In the late-1920s, the Treaty of Versailles was not important in determining Europe’s international relations.
First, the amount of reparations stated in the Treaty of Versailles decreased continuously. From Source G, the French government agreed to reduce the reparations bear by Germany. For instance, Clemenceau claimed that “the damages caused by Germany to persons and property in France at 136 billions of gold marks”, but it “had already dwindled to 68 billion” in “May 1921” while further declining to “22 billions of gold marks” in “1929”, which was “one-sixth of the agreed amount”. This reflected the reparations stated in the Treaty of Versailles reduced continuously. Hence, it became less and less important in influencing Europe’s international relations.

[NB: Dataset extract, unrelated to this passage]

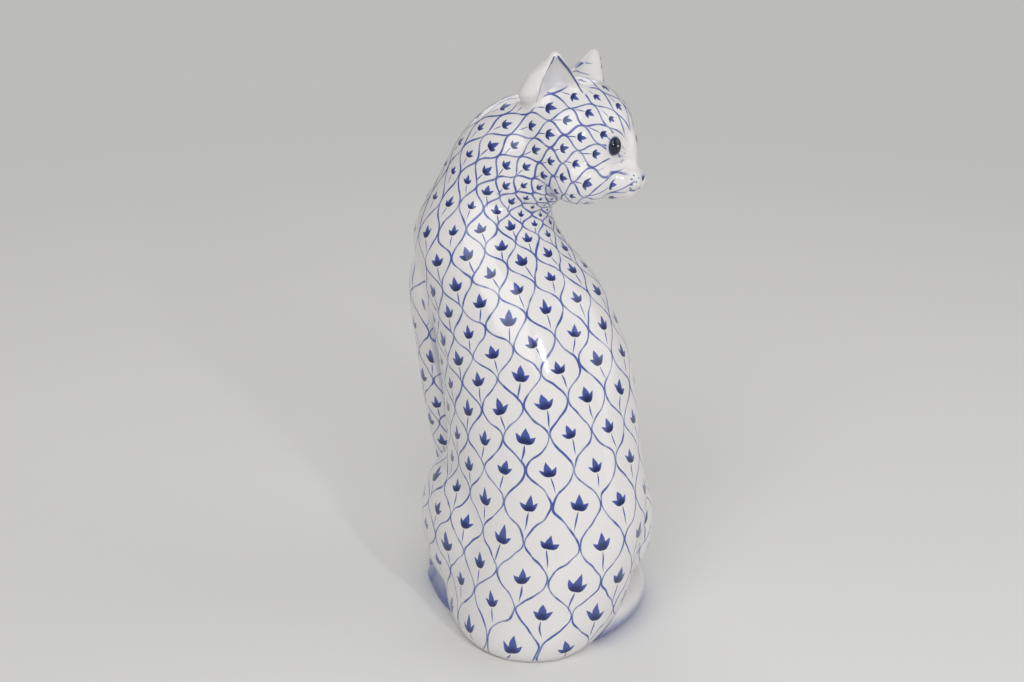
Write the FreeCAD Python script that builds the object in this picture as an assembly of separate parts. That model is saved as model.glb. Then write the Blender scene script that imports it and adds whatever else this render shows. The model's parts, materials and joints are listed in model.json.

Second, the French government improved its relations with Germany so as to maintain peace. From Source G, Clemenceau criticized the French government carried on “its work of peace at any price”, neglecting the loss of the country and accepted the request when “Germany requesting, demanding, to have its burdens lightened”. It was unacceptable as it reduced “the Treaty of Versailles to a state of nullity”, failing to protect the interests of France as well as keeping peace. This showed the Treaty of Versailles had lost it influence. Hence, it was not important.
Third, Germany signed non-war convention with European countries. From what I knew, the European countries signed the Kellogg-Briand Pact in 1928, announcing they would no longer include war as national policy and resolve international conflicts through peaceful means. This greatly released the international tension that the powers established friendly relations. This showed the importance of the Treaty of Versailles declined in the late-1920s.
To conclude, the Treaty of Versailles largely determined Europe’s international relations as a post-war peace treaty after WWI. However, as the collective security system achieved success in the 1920s, the powers reduced their hostility towards Germany. For instance, Germany’s request of reducing reparations was accepted and it was allowed to join the League of Nations. In 1930, the allied powers even withdrew their troops in Rhineland, marking the declining of importance of the Treaty of Versailles . Therefore, the statement is valid.